When speaking about his recent trip to India, President Obama said, “India is not an emerging economy…but has emerged.” In this emerged economy, there are many opportunities for U.S. businesses.
“The main sectors of opportunity for U.S. business are higher education, defense, retail and manufacturing,” says Vinita Bahri-Mehra, chair of Kegler, Brown, Hill & Ritter’s Asia-Pacific practice.
But, there are many challenges as well. Vast legal and cultural differences can make an Indian expansion daunting for any business.
Smart Business spoke with Bahri-Mehra about how U.S. businesses can avoid the pitfalls and succeed in India.
What kinds of opportunities exist for domestic businesses in India?
India’s higher education sector has recently witnessed a paradigm shift. Once viewed as a charitable or philanthropic activity, it has morphed into an industry in its own right. Due to a rapidly globalizing competitive marketplace coupled with the increasing need to expand quality education at the grassroots level, policymakers in India have slowly but surely set the Indian education sector on the track toward reform.
Analysts estimate the current private education market in India to be worth approximately $40 billion and expect it to grow by 70 percent in the next three years. A large growing population of youth and an inadequacy of existing educational facilities to cater to such a population means India is one of the world’s largest markets for education and training. We are working with several U.S. universities on projects with educational institutions in India, including establishing R&D centers, providing education support services, twinning arrangements and the franchise model.
The second sector filled with opportunity is defense. India’s new defense procurement policy includes a change long sought by U.S. and European defense contractors, making it less complicated for them to pursue big-ticket deals in India. The new policy gives foreign firms more flexibility in meeting ‘offsets’ — the requirement that they invest a portion of proceeds back into India to promote indigenous industries. However, there is a strong demand by U.S. firms to see India increase its limit in foreign direct investment in defense from its current cap of 26 percent, which discourages joint ventures because U.S. firms are not willing to transfer sensitive technology with such a small stake.

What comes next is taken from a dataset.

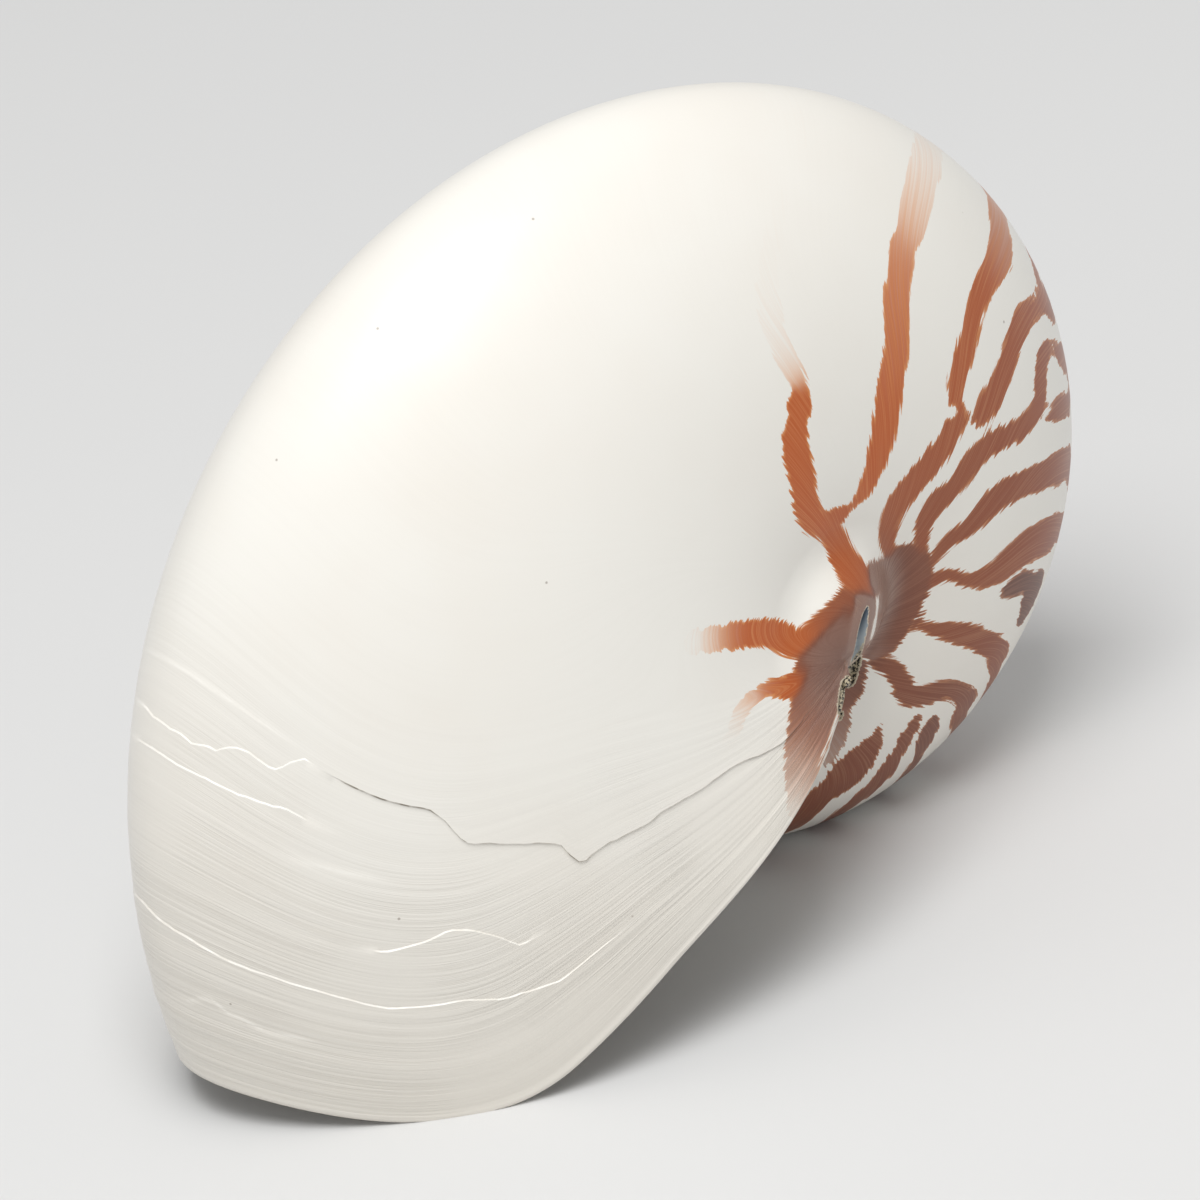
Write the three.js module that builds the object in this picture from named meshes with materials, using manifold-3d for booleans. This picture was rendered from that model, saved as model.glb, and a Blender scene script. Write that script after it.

What opportunities are available in retail and manufacturing?
India has a growing middle-class market with higher purchase power parity, which is making them hungry for branded world-class goods. Presently there is a limit of 51 percent in foreign direct investment in retail; however, there is strong likelihood that India will open up its retail market. Companies like Wal-Mart and Costco — and their suppliers and service providers — are already positioning themselves for when the market opens up.
India’s growing automobile market and other industries are in need of components, tools and supplies that can be used in domestic products and/or sold at the domestic markets. There are opportunities for U.S. Small and Medium Enterprises (SMEs) to export/manufacture their products for the Indian market in industries such as infrastructure, automobiles and consumer goods.
How can businesses determine whether these opportunities are right for them?
Businesses must have a strategy in place, which must involve thorough study and analysis of the Indian market to ascertain if there is a potential for their products. That should help determine if they should focus their efforts, time and money in establishing a presence in India. Due diligence is the key to creating a profitable operation.
An opportunity from a potential customer or a potential partner seeking a joint venture is generally the triggering point to evaluate whether it is the right opportunity. It depends on whether a business can really devote the necessary resources to make an opportunity a successful venture.
What challenges could prevent domestic businesses from succeeding in India?
Companies need to understand that the legal regime in India can be quite different from the U.S. The courts in India are backlogged with cases, and the judicial system works very slowly. Enforcing a judgment in India can take up to 10 years. So an arbitration clause in a contract is sometimes necessary to avoid lengthy civil procedures. Companies may also face cultural differences as the work style could become slow and negotiations could drag on, as sometimes Indians have trouble saying ‘no’ outright in negotiations.
Other challenges companies may face are protecting their intellectual property — U.S. intellectual property regulations won’t protect you in India — and analyzing the tax exposure the business will have for the type of operations in India. And using a realistic timeline and budget for the project will be useful.
What steps can be taken to overcome those challenges?
India is fondly known as an ‘Asian Tiger.’ However, I believe its comparison to an elephant is more appropriate, because an elephant is slow in its approach but strong and formidable in its growth. In order to be successful in India, companies need to remember that analogy: things may take time to get done in India, but once they are done, the sky is the limit for growth in that market.
Indians believe in relationships, so it is important to build trust with your customers, partners and counterparts. If a company wants to do a joint venture, it is important that the project leader spends significant time in India. That sends a strong signal to the Indian partner that the company is committed. It is important not to take the human element out of business. Indian companies like to do the handshake first, and then the deal, unlike in the U.S. where the deal comes first.